- _Exercise objective_: Below is a set of records; print all of them exactly as written.

Entries with parts and joints
----

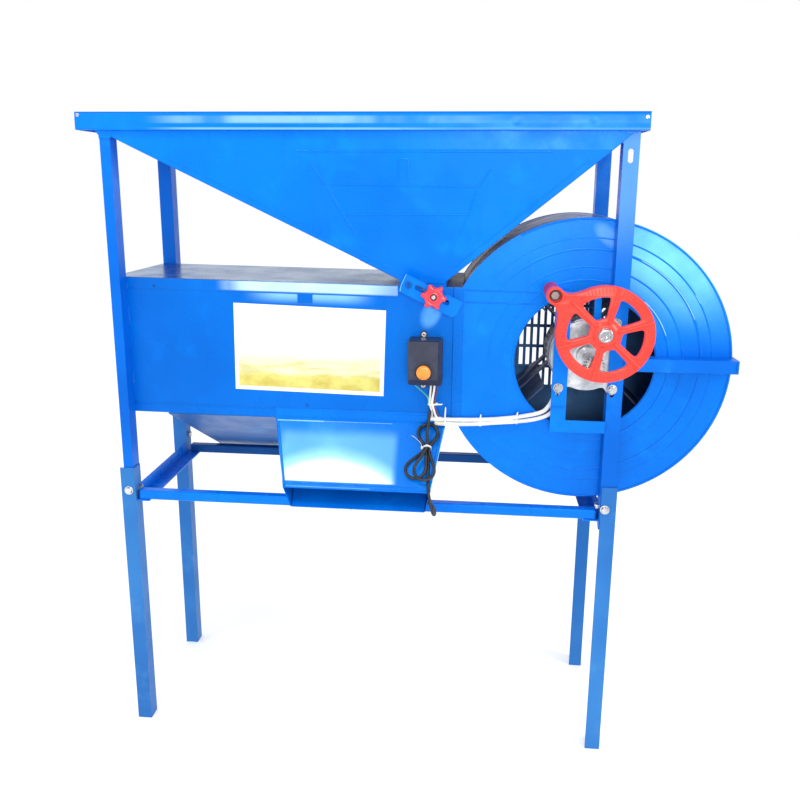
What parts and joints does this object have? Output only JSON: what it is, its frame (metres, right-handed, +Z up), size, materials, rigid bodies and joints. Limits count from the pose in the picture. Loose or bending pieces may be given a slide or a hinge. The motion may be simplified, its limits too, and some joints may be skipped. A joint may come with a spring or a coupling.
{
  "type": "grain cleaning machine",
  "caption": "Standing grain winnower: wide hopper on angle-iron legs, air duct with two chutes, round fan housing with electric motor, geared hand crank, feed gate knob and switch.",
  "frame": {"origin": "on the ground, under the middle of the machine's bounding box, cord left out", "axes": "+Z up, +X to the right as seen from the crank side, +Y from the crank side to the rear"},
  "size_m": [1.253, 0.465, 1.297],
  "materials": {
    "blue_paint": "gloss enamel",
    "pale_blue_paint": "satin enamel",
    "grey_sheet": "dark galvanised sheet, semi gloss",
    "zinc_steel": "zinc plated",
    "fan_metal": "satin enamel",
    "pinion_steel": "oiled steel",
    "motor_casing": "silver paint",
    "coral_paint": "gloss enamel",
    "grip_plastic": "moulded, semi gloss",
    "knob_plastic": "moulded, gloss",
    "switch_plastic": "moulded, satin",
    "button_plastic": "moulded, gloss",
    "label_film": "smooth film",
    "white_pvc": "smooth",
    "black_pvc": "satin"
  },
  "bodies": {
    "frame": {"front_left_leg_upper": "blue_paint", "front_left_leg_lower": "pale_blue_paint", "front_right_leg_upper": "blue_paint", "front_right_leg_lower": "pale_blue_paint", "rear_left_leg_upper": "blue_paint", "rear_left_leg_lower": "pale_blue_paint", "rear_right_leg_upper": "blue_paint", "rear_right_leg_lower": "pale_blue_paint", "front_rail": "blue_paint", "rear_rail": "blue_paint", "left_rail": "blue_paint", "right_rail": "blue_paint", "brace_front_bar": "blue_paint", "brace_side_bar": "blue_paint", "brace_rear_bar": "blue_paint", "leg_bolts": "zinc_steel", "hopper_front_plate": "blue_paint", "hopper_rear_plate": "blue_paint", "hopper_left_slope": "blue_paint", "hopper_right_slope": "blue_paint", "duct_front_panel": "blue_paint", "duct_rear_panel": "blue_paint", "duct_top_cover": "grey_sheet", "divider_plate": "blue_paint", "main_chute_floor": "blue_paint", "main_chute_hood": "blue_paint", "rear_chute_floor": "blue_paint", "rear_chute_hood": "blue_paint", "gate_bracket": "blue_paint", "drum_front_plate": "blue_paint", "drum_rear_plate": "blue_paint", "drum_wrap": "grey_sheet", "motor_body": "motor_casing", "motor_bar": "blue_paint", "motor_cross_plate": "blue_paint", "motor_bolts": "zinc_steel", "crank_bracket": "blue_paint", "crank_axle": "zinc_steel", "switch_box": "switch_plastic", "switch_cover": "switch_plastic", "panel_screws": "zinc_steel", "label_sheet": "label_film", "motor_lead": "white_pvc", "switch_wires": "white_pvc", "cable_ties": "white_pvc", "power_cord": "black_pvc", "cord_hank": "black_pvc", "power_plug": "black_pvc"},
    "fan": {"fan_hub": "fan_metal", "fan_blades": "fan_metal", "motor_shaft": "zinc_steel", "pinion": "pinion_steel"},
    "crank": {"hub_bearing": "zinc_steel", "handwheel": "coral_paint", "handle_bolt": "zinc_steel"},
    "grip": {"handle_sleeve": "grip_plastic"},
    "gate": {"gate_plate": "blue_paint", "gate_stud": "zinc_steel"},
    "knob": {"star_knob": "knob_plastic"},
    "button": {"switch_button": "button_plastic"}
  },
  "joints": [
    {"name": "fan_spin", "type": "hinge", "parent": "frame", "child": "fan", "pos_m": [0.3455, 0.03147, 0.853], "axis": [0, 1, 0], "continuous": true},
    {"name": "crank_spin", "type": "hinge", "parent": "frame", "child": "crank", "pos_m": [0.3595, -0.21853, 0.9134], "axis": [0, 1, 0], "continuous": true},
    {"name": "handle_spin", "type": "hinge", "parent": "crank", "child": "grip", "pos_m": [0.27021, -0.16853, 0.98068], "axis": [0, 1, 0], "continuous": true},
    {"name": "gate_slide", "type": "slide", "parent": "frame", "child": "gate", "axis": [0.9011, 0, -0.4337], "range_m": [-0.035, 0.02]},
    {"name": "knob_turn", "type": "hinge", "parent": "gate", "child": "knob", "pos_m": [0.05345, -0.12853, 0.96155], "axis": [0, 1, 0], "range_deg": [0, 360]},
    {"name": "button_press", "type": "slide", "parent": "frame", "child": "button", "axis": [0, 1, 0], "range_m": [0, 0.0025], "stiffness_N_per_m": 1200, "springref_m": -0.001}
  ],
  "couplings": [
    {"joint": "crank_spin", "follows": "fan_spin", "ratio": 0.225}
  ]
}
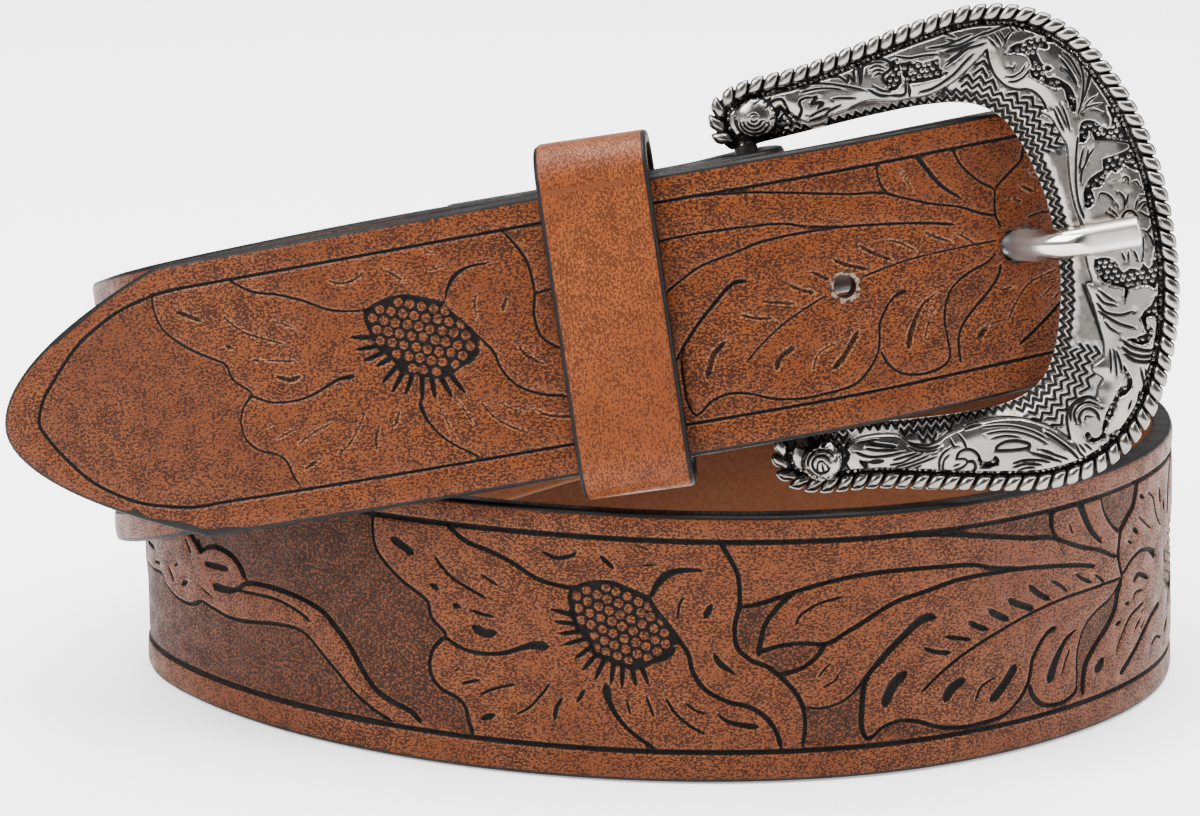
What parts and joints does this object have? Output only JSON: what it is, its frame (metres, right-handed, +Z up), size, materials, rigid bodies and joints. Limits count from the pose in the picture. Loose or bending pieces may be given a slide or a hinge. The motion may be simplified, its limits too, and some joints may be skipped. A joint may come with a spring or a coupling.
{
  "type": "leather belt",
  "caption": "Tooled leather western belt with a horseshoe buckle, buckled and rolled into a coil that stands on its lower edge.",
  "frame": {"origin": "middle of the belt's bounding box, on the floor that its lower edge stands on", "axes": "+Z up across the strap's width, -Y towards the buckle's front, +X from the pointed end towards the buckle"},
  "size_m": [0.1698, 0.1038, 0.1055],
  "materials": {
    "strap_leather": "embossed, brown with a darker speckle, inked grooves, black painted edges",
    "keeper_leather": "smooth, brown with a darker speckle, black painted edges",
    "antique_silver": "cast, antiqued silver plate with blackened recesses",
    "polished_nickel": "polished",
    "rivet_steel": "plain"
  },
  "bodies": {
    "root": {"strap": "strap_leather", "keeper": "keeper_leather", "buckle_frame": "antique_silver", "prong": "polished_nickel", "fold_rivet_1": "rivet_steel", "fold_rivet_2": "rivet_steel"}
  },
  "joints": []
}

----

- _Finished answer_:
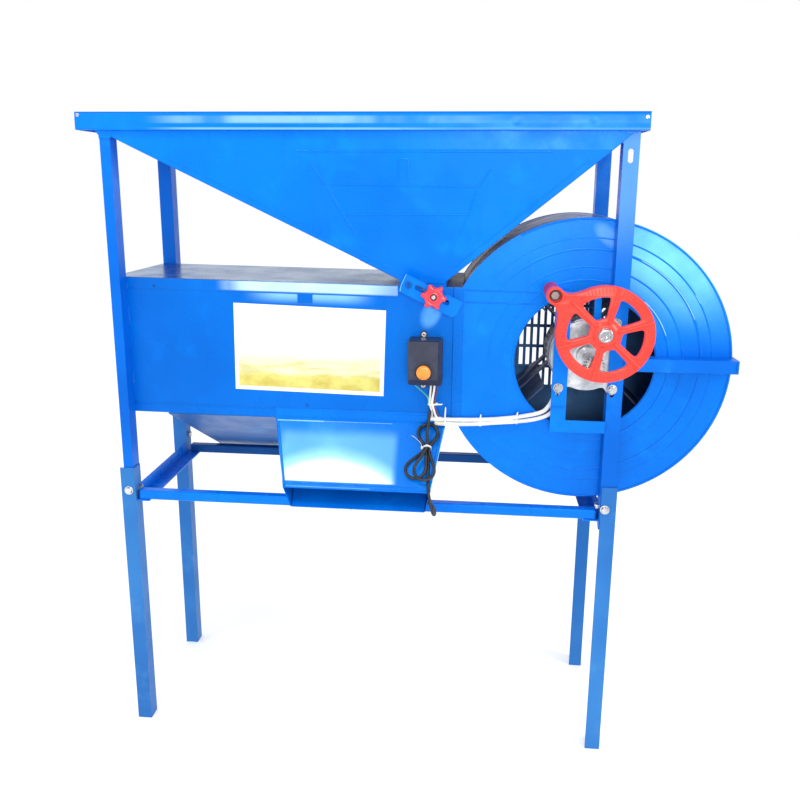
What parts and joints does this object have? Output only JSON: what it is, its frame (metres, right-handed, +Z up), size, materials, rigid bodies and joints. Limits count from the pose in the picture. Loose or bending pieces may be given a slide or a hinge. The motion may be simplified, its limits too, and some joints may be skipped. A joint may come with a spring or a coupling.
{
  "type": "grain cleaning machine",
  "caption": "Standing grain winnower: wide hopper on angle-iron legs, air duct with two chutes, round fan housing with electric motor, geared hand crank, feed gate knob and switch.",
  "frame": {"origin": "on the ground, under the middle of the machine's bounding box, cord left out", "axes": "+Z up, +X to the right as seen from the crank side, +Y from the crank side to the rear"},
  "size_m": [1.253, 0.465, 1.297],
  "materials": {
    "blue_paint": "gloss enamel",
    "pale_blue_paint": "satin enamel",
    "grey_sheet": "dark galvanised sheet, semi gloss",
    "zinc_steel": "zinc plated",
    "fan_metal": "satin enamel",
    "pinion_steel": "oiled steel",
    "motor_casing": "silver paint",
    "coral_paint": "gloss enamel",
    "grip_plastic": "moulded, semi gloss",
    "knob_plastic": "moulded, gloss",
    "switch_plastic": "moulded, satin",
    "button_plastic": "moulded, gloss",
    "label_film": "smooth film",
    "white_pvc": "smooth",
    "black_pvc": "satin"
  },
  "bodies": {
    "frame": {"front_left_leg_upper": "blue_paint", "front_left_leg_lower": "pale_blue_paint", "front_right_leg_upper": "blue_paint", "front_right_leg_lower": "pale_blue_paint", "rear_left_leg_upper": "blue_paint", "rear_left_leg_lower": "pale_blue_paint", "rear_right_leg_upper": "blue_paint", "rear_right_leg_lower": "pale_blue_paint", "front_rail": "blue_paint", "rear_rail": "blue_paint", "left_rail": "blue_paint", "right_rail": "blue_paint", "brace_front_bar": "blue_paint", "brace_side_bar": "blue_paint", "brace_rear_bar": "blue_paint", "leg_bolts": "zinc_steel", "hopper_front_plate": "blue_paint", "hopper_rear_plate": "blue_paint", "hopper_left_slope": "blue_paint", "hopper_right_slope": "blue_paint", "duct_front_panel": "blue_paint", "duct_rear_panel": "blue_paint", "duct_top_cover": "grey_sheet", "divider_plate": "blue_paint", "main_chute_floor": "blue_paint", "main_chute_hood": "blue_paint", "rear_chute_floor": "blue_paint", "rear_chute_hood": "blue_paint", "gate_bracket": "blue_paint", "drum_front_plate": "blue_paint", "drum_rear_plate": "blue_paint", "drum_wrap": "grey_sheet", "motor_body": "motor_casing", "motor_bar": "blue_paint", "motor_cross_plate": "blue_paint", "motor_bolts": "zinc_steel", "crank_bracket": "blue_paint", "crank_axle": "zinc_steel", "switch_box": "switch_plastic", "switch_cover": "switch_plastic", "panel_screws": "zinc_steel", "label_sheet": "label_film", "motor_lead": "white_pvc", "switch_wires": "white_pvc", "cable_ties": "white_pvc", "power_cord": "black_pvc", "cord_hank": "black_pvc", "power_plug": "black_pvc"},
    "fan": {"fan_hub": "fan_metal", "fan_blades": "fan_metal", "motor_shaft": "zinc_steel", "pinion": "pinion_steel"},
    "crank": {"hub_bearing": "zinc_steel", "handwheel": "coral_paint", "handle_bolt": "zinc_steel"},
    "grip": {"handle_sleeve": "grip_plastic"},
    "gate": {"gate_plate": "blue_paint", "gate_stud": "zinc_steel"},
    "knob": {"star_knob": "knob_plastic"},
    "button": {"switch_button": "button_plastic"}
  },
  "joints": [
    {"name": "fan_spin", "type": "hinge", "parent": "frame", "child": "fan", "pos_m": [0.3455, 0.03147, 0.853], "axis": [0, 1, 0], "continuous": true},
    {"name": "crank_spin", "type": "hinge", "parent": "frame", "child": "crank", "pos_m": [0.3595, -0.21853, 0.9134], "axis": [0, 1, 0], "continuous": true},
    {"name": "handle_spin", "type": "hinge", "parent": "crank", "child": "grip", "pos_m": [0.27021, -0.16853, 0.98068], "axis": [0, 1, 0], "continuous": true},
    {"name": "gate_slide", "type": "slide", "parent": "frame", "child": "gate", "axis": [0.9011, 0, -0.4337], "range_m": [-0.035, 0.02]},
    {"name": "knob_turn", "type": "hinge", "parent": "gate", "child": "knob", "pos_m": [0.05345, -0.12853, 0.96155], "axis": [0, 1, 0], "range_deg": [0, 360]},
    {"name": "button_press", "type": "slide", "parent": "frame", "child": "button", "axis": [0, 1, 0], "range_m": [0, 0.0025], "stiffness_N_per_m": 1200, "springref_m": -0.001}
  ],
  "couplings": [
    {"joint": "crank_spin", "follows": "fan_spin", "ratio": 0.225}
  ]
}
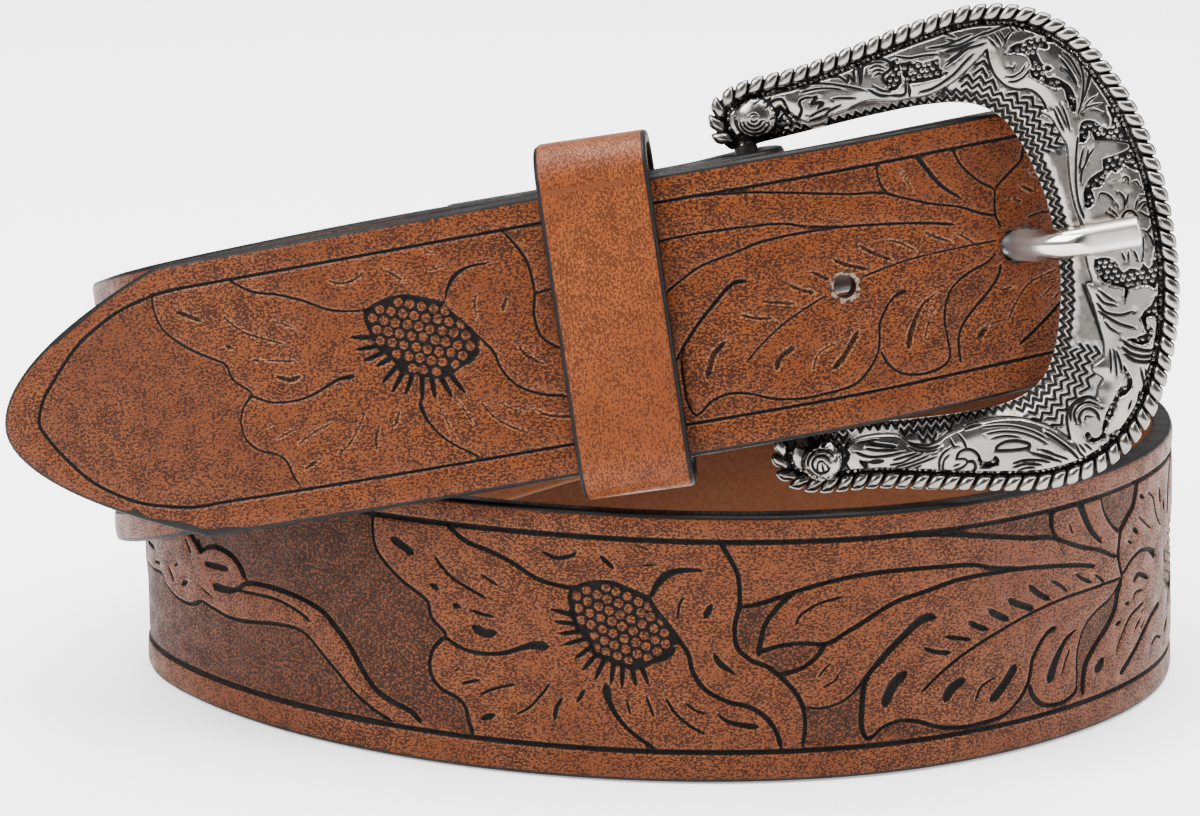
What parts and joints does this object have? Output only JSON: what it is, its frame (metres, right-handed, +Z up), size, materials, rigid bodies and joints. Limits count from the pose in the picture. Loose or bending pieces may be given a slide or a hinge. The motion may be simplified, its limits too, and some joints may be skipped. A joint may come with a spring or a coupling.
{
  "type": "leather belt",
  "caption": "Tooled leather western belt with a horseshoe buckle, buckled and rolled into a coil that stands on its lower edge.",
  "frame": {"origin": "middle of the belt's bounding box, on the floor that its lower edge stands on", "axes": "+Z up across the strap's width, -Y towards the buckle's front, +X from the pointed end towards the buckle"},
  "size_m": [0.1698, 0.1038, 0.1055],
  "materials": {
    "strap_leather": "embossed, brown with a darker speckle, inked grooves, black painted edges",
    "keeper_leather": "smooth, brown with a darker speckle, black painted edges",
    "antique_silver": "cast, antiqued silver plate with blackened recesses",
    "polished_nickel": "polished",
    "rivet_steel": "plain"
  },
  "bodies": {
    "root": {"strap": "strap_leather", "keeper": "keeper_leather", "buckle_frame": "antique_silver", "prong": "polished_nickel", "fold_rivet_1": "rivet_steel", "fold_rivet_2": "rivet_steel"}
  },
  "joints": []
}